The connection of man to nature is also of great concern to Whitman as he writes "Passage to India." In the fourth passage, Whitman sees two physical worlds, "of tableaus twain" (43); one is the ancient and rich world of the East, the other the advanced, but essentially shallow Western world. As a man, Whitman separates these two worlds, "in one, again, different," but he sees that his soul has the ability to connect the two "(yet thine, all thine, O soul, the same)" (49). Since, in this poem, the East represents the mysterious, the ethereal, and the connection to God, Whitman is comforted that his soul can reach these places even from his place in the New World, which seems to lack these qualities.
Whitman does not see that the soul is the only connection to the spiritual that the Western World is afforded though. Throughout "Passage to India" Whitman presents the complicated and dynamic relationship between man and nature, technology and the soul.

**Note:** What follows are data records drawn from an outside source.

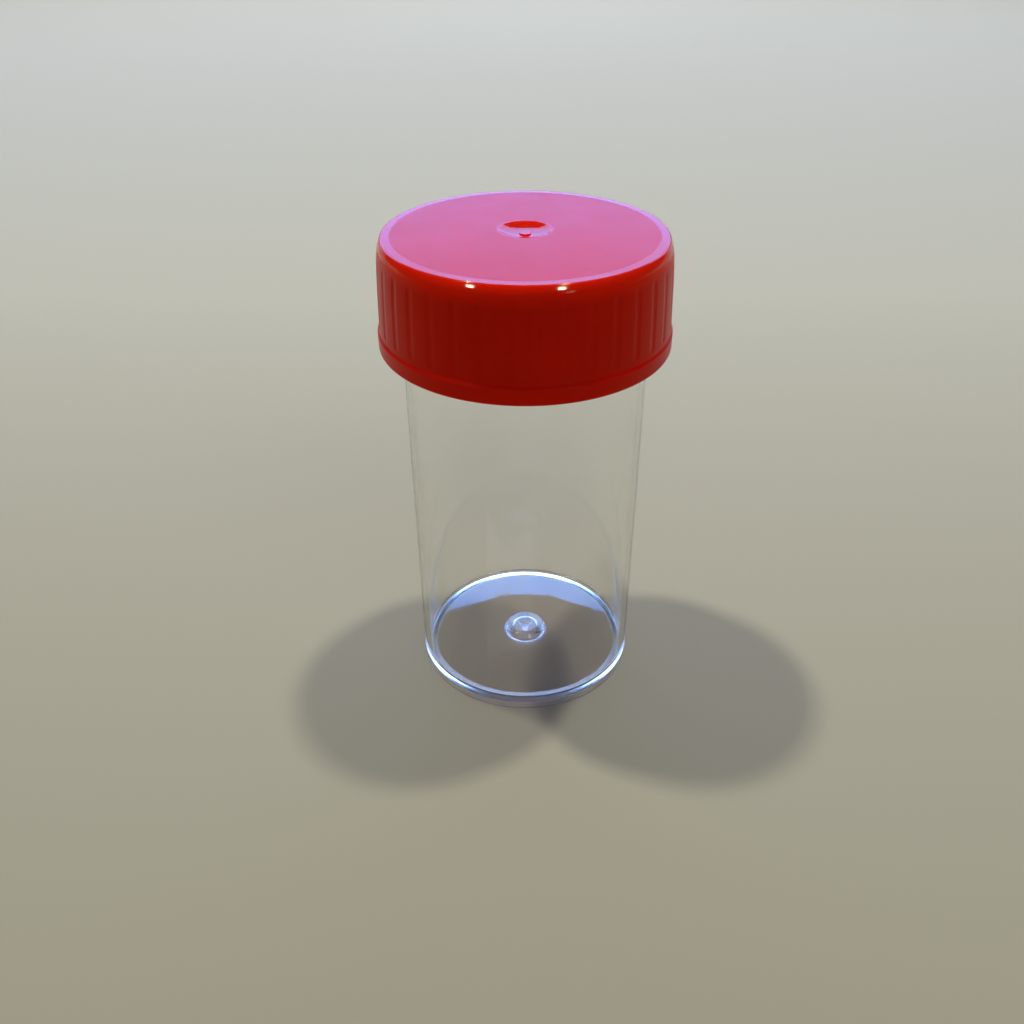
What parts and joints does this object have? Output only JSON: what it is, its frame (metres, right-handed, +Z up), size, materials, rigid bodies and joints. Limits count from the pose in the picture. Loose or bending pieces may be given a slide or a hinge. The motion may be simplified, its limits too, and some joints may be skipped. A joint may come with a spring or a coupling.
{
  "type": "sample tube",
  "caption": "Clear straight-walled sample tube with a flat foot and a screw cap with a grooved grip, sealed by a soft wad under the cap.",
  "frame": {"origin": "on the tube's axis, on the surface that the foot ring stands on", "axes": "+Z up along the axis of the tube and the cap; -Y is the side that faces the viewer; +X is to the viewer's right"},
  "size_m": [0.0414, 0.0414, 0.0725],
  "materials": {
    "clear_polystyrene": "water-clear polystyrene, polished inside and out",
    "red_polyethylene": "moulded polyethylene, glossy side and edge, fine matt grain on the middle of the top",
    "wad_foam": "fine closed-cell polyethylene foam with a smooth skin"
  },
  "bodies": {
    "tube": {"tube": "clear_polystyrene"},
    "wad": {"sealing_wad": "wad_foam"},
    "cap": {"screw_cap": "red_polyethylene"}
  },
  "joints": [
    {"name": "cap_rise", "type": "slide", "parent": "tube", "child": "wad", "axis": [0, 0, 1], "range_m": [0, 0.016]},
    {"name": "cap_turn", "type": "hinge", "parent": "wad", "child": "cap", "pos_m": [0, 0, 0.07], "axis": [0, 0, 1], "range_deg": [0, 1440]}
  ],
  "couplings": [
    {"joint": "cap_rise", "follows": "cap_turn", "m_per_rad": 0.00063662}
  ]
}
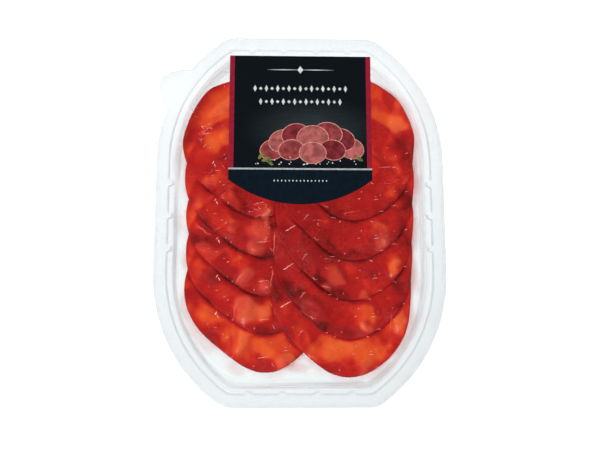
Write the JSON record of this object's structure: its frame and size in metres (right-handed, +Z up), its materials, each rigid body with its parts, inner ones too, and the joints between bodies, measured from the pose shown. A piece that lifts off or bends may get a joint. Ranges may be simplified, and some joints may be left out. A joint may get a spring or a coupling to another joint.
{
  "type": "sealed pack of sliced bresaola",
  "caption": "Clear formed tray with a peel tab, sealed by a clear film with a dark label, holding two shingled columns of thin air-dried beef slices.",
  "frame": {"origin": "centre of the pack's box, on the face it rests on", "axes": "+Y along the pack towards the label end, +X across it to the right of the label, +Z up out of the lid"},
  "size_m": [0.185, 0.24, 0.0163],
  "materials": {
    "clear_tray": "clear, glossy",
    "clear_film": "clear, glossy",
    "label_print": "satin print",
    "cured_beef": "moist, translucent"
  },
  "bodies": {
    "root": {"tray": "clear_tray", "lid_film": "clear_film", "label": "label_print", "slice_left_1": "cured_beef", "slice_left_2": "cured_beef", "slice_left_3": "cured_beef", "slice_left_4": "cured_beef", "slice_left_5": "cured_beef", "slice_right_1": "cured_beef", "slice_right_2": "cured_beef", "slice_right_3": "cured_beef", "slice_right_4": "cured_beef", "slice_right_5": "cured_beef"}
  },
  "joints": []
}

In the third passage, Whitman states,
Lo, soul! seest thou not God's purpose from the first?
The earth to be spann'd, connected by net-work,
The people to become brothers and sisters,
The races, neighbors, to marry and be given in marriage,
The oceans to be cross'd, the distant brought near, 35
The lands to be welded together.
As his sentiments move more in this direction he is showing how the soul can take advantage of these advances to widen its journey. This technology allows for a broader connection to its fellow man, and its ability to travel and explore the tangible parts of the world. In this way, he feels that technology is not merely a man-made invention, but a testament to God's creation of man. Later, in passage five, he seems to express that, though the soul is capable of travel without these advances, the dreams of the soul are realized through human ambition and technology. He also seems to hint that technology may be the way for man to fulfill his ultimate purpose on Earth, "With inscrutable purpose -- some hidden, prophetic intention; / Now, first, it seems, my thought begins to span thee" (87-88). Whitman feels that in the end, when all the scientific discoveries have been made, and all the technology has been invented, the only thing that will remain is poetry. It is through the soul that man will continue to explore new frontiers; even when nothing else is left for us to know on this plane, we always have the mysterious of God and creation to consider.

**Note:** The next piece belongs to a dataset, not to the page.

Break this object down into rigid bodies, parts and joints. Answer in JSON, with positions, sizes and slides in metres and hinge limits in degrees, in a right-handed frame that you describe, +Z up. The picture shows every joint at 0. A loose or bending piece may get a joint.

Ultimately, Whitman clearly states that the soul will not suffer from man's intellectual restlessness. Instead it will soar to new heights on the rising tide of technology, and use these advances to reach even further than it ever has before. But even so, the reach of poetry and the soul is far beyond anything that man can make or design since it has the capability to reach into the ancient past as well as into the future. Even if time machines were finally invented, they would still not compare to the ability of the soul to understand its own existence, and to make connections with the past and with other souls. The poet's ability to connect with God and to explore all the recesses of man's existence is where the soul's true potential lay, not with the advance of machinery and technology. Though Whitman does accept and appreciate technology "I welcome, and fully, the same as the rest; / You too with joy I sing" (28-29), he feels that the soul is the real past, present, and future of mankind.